Keep in mind none of these suggestions will be good for robot programming, for that you need at least the C18 compiler and preferably MPLAB from Microchip, which is of course in the kit.

Hope that helped,
Matt

Jared Russell
31-01-2006, 15:37
And the author recommends that I use a C Compiler.

Bah, compilers are overrated. Be a man and convert to assembly yourself! jk...

gcc is industry standard, cross-platform, and worth learning how to use at some point in your education.

That said, you probably want a whole IDE (integrated development environment), and of those available, Eclipse and Visual C++ are the most popular and most supported - VC++ also gives you the most verbose and useful error messages in my experience.

The above free download of Visual C++ is a good starting point.

Mike
31-01-2006, 19:51
Bah, compilers are overrated. Be a man and convert to assembly yourself! jk...

gcc is industry standard, cross-platform, and worth learning how to use at some point in your education.

That said, you probably want a whole IDE (integrated development environment), and of those available, Eclipse and Visual C++ are the most popular and most supported - VC++ also gives you the most verbose and useful error messages in my experience.

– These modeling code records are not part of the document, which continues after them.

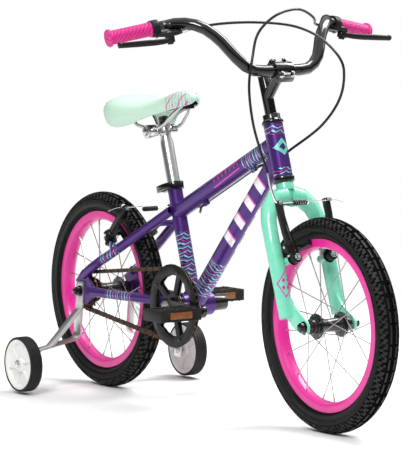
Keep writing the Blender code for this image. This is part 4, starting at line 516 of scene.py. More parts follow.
def joined(name, pieces, body, finish):
    """Several like pieces made one, riding on a body."""
    bpy.ops.object.select_all(action="DESELECT")
    for piece in pieces:
        piece.select_set(True)
    bpy.context.view_layer.objects.active = pieces[0]
    if len(pieces) > 1:
        bpy.ops.object.join()
    made = named(name, finish)
    bpy.ops.object.shade_smooth_by_angle(angle=math.radians(34))
    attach(made, body)
    return made


STEM_HEIGHT = 0.480
STEM_REACH = 0.0583
QUILL_TOP = 0.490
CLAMP_TURN = math.radians(48.0)
BAR_CENTRE = STEER_FOOT + STEER * STEM_HEIGHT + SQUARE_TO_STEER * STEM_REACH
along_split = Vector((math.cos(CLAMP_TURN), 0, -math.sin(CLAMP_TURN)))
out_of_split = Vector((math.sin(CLAMP_TURN), 0, math.cos(CLAMP_TURN)))
bright_steel = plated("bright_steel", (0.80, 0.80, 0.81), 0.12)
zinc = plated("zinc_plate", (0.66, 0.66, 0.64), 0.26, (1.0, 1.0, 0.15))
bolts = []
for ahead in (-1, 1):
    for side in (-1, 1):
        seat = BAR_CENTRE + along_split * ahead * 0.0195 + Vector((0, side * 0.0125, 0))
        bolts.append(bolt(seat + out_of_split * 0.0062, out_of_split, 0.0050, 0.0044))
joined("stem_clamp_bolts", bolts, "stem", bright_steel)
joined("stem_wedge_bolt", [bolt(STEER_FOOT + STEER * QUILL_TOP, STEER, 0.0062, 0.0035)], "stem",
       black_enamel)


# Tyres: black rubber moulded round fabric, with a rib along the middle of the tread,
# staggered square lugs beside it and two fine ribs round each side wall.

rubber = Finish("tyre_rubber", Specular_IOR_Level=0.30)
scuff = rubber.noise(120.0, 5.0)
rubber.look(Base_Color=rubber.mix(scuff, (0.006, 0.006, 0.006), (0.019, 0.018, 0.017)),
            Roughness=0.46 + 0.20 * scuff)
rubber.bump(rubber.noise(1500.0, 2.0), 0.00008)

TYRE_MIDDLE = 0.1752
TYRE_SECTION = 0.0205
TYRE_SEGMENTS = 256
TREAD_FLATTENING = 0.965
LUG_PITCHES = 396
LUG_HEIGHT = 0.0019


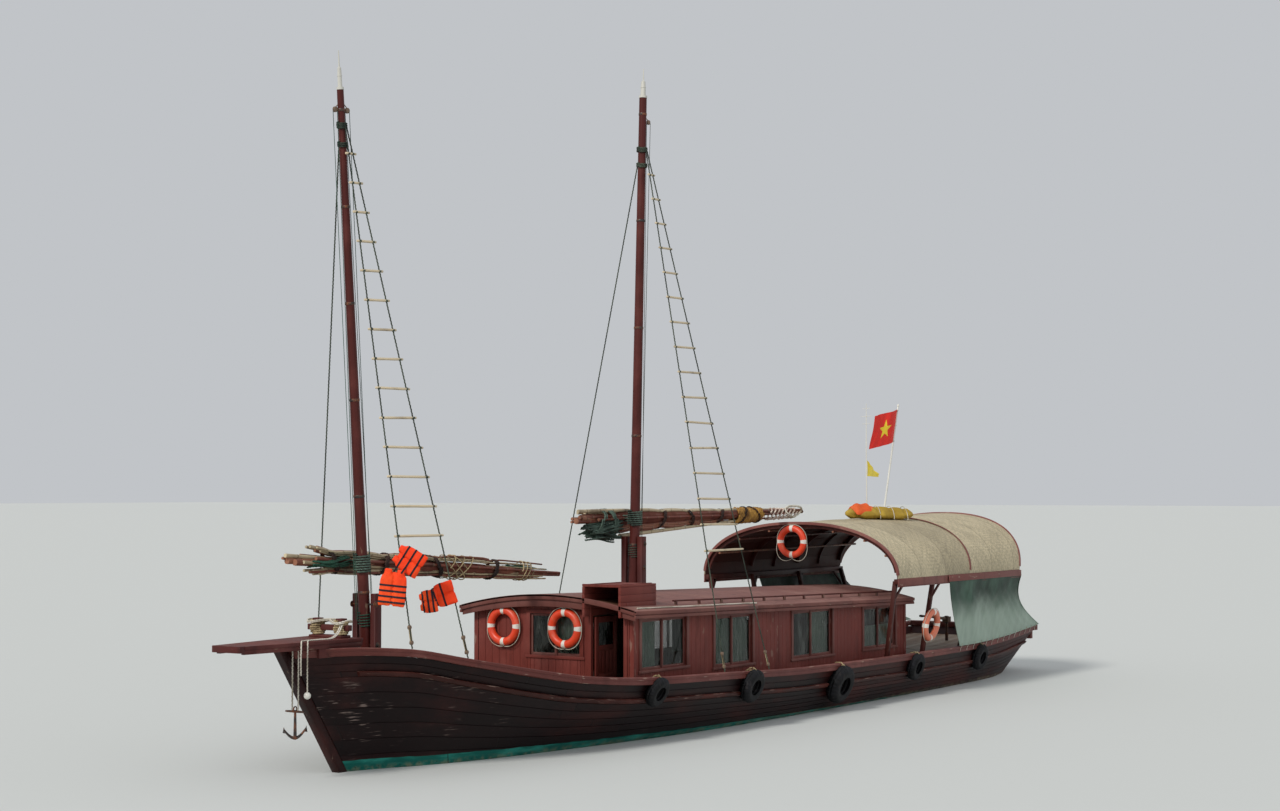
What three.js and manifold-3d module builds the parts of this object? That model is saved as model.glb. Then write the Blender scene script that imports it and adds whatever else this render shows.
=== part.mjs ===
// Wooden junk-type cabin boat afloat, with two masts, furled sails and a barrel awning.
// Millimetres. +X forward, +Y port, +Z up. The origin is amidships on the waterline.
import * as THREE from 'three';
import { mergeVertices } from 'three/addons/utils/BufferGeometryUtils.js';
import Module from 'manifold-3d';

const wasm = await Module();
wasm.setup();

// Driving dimensions
const GAP = 0.3;
const PLANK = 70;
const TRANSOM_THICK = 90;
const DECK_DROP = 300;
const DECK_THICK = 45;
const CAP = { height: 130, outside: 25, inside: 115 };
const WALE = { drop: 420, height: 90, thick: 55 };
const KEEL = { half: 80, bottomZ: -1050, aftX: -10450, foreX: 9300 };
const STEM_DEPTH = 190;
const CABIN = { foreX: 5350, aftX: -5500, half: 1750, wall: 60, soleZ: 200 };
const ROOF = { half: 1950, crown: 250, thick: 60, fascia: 130, overhang: 210, foreEave: 2300, aftEave: 2080 };
const AWNING = { foreX: -3860, aftX: -10300, aftCrestX: -11300, half: 2400, eaveZ: 2550, shell: 50 };
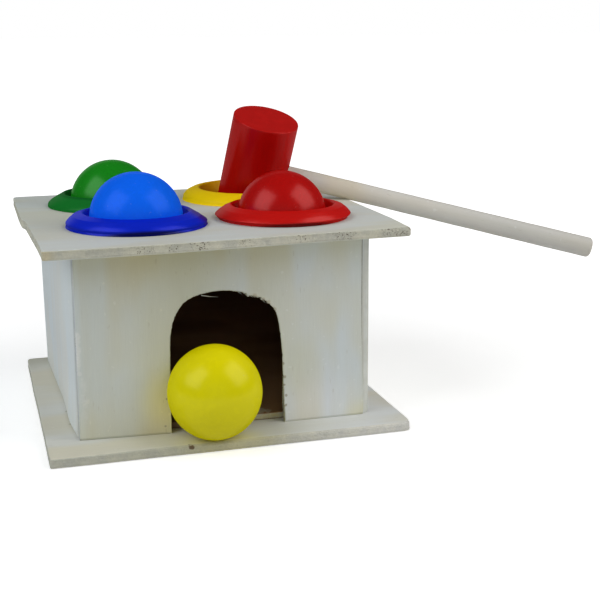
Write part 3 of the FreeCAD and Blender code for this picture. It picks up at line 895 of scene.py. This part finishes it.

The above free download of Visual C++ is a good starting point.
Compilers convert it to machine code, not assembly :P

I'd go with gcc, it's used a lot in the workforce and (if coded correctly) will work cross-platform.

steven114
31-01-2006, 20:57
GCC and Eclipse is the way to go! Totally free, and very well supported.

Astronouth7303
31-01-2006, 21:08
"Easy" and "C" never go in the same sentence. Period.

Jared Russell
31-01-2006, 22:05
Compilers convert it to machine code, not assembly :P

I'd go with gcc, it's used a lot in the workforce and (if coded correctly) will work cross-platform.

Almost all compilers out there are now multi-pass and produce some sort of assembly output before converting that to machine code. GCC in particular has several steps of compiling...first make a syntax tree, then convert that to RTL, optimize, create assembly, THEN assemble to make machine code. This is done so that various parts of the process can be improved/swapped out independently.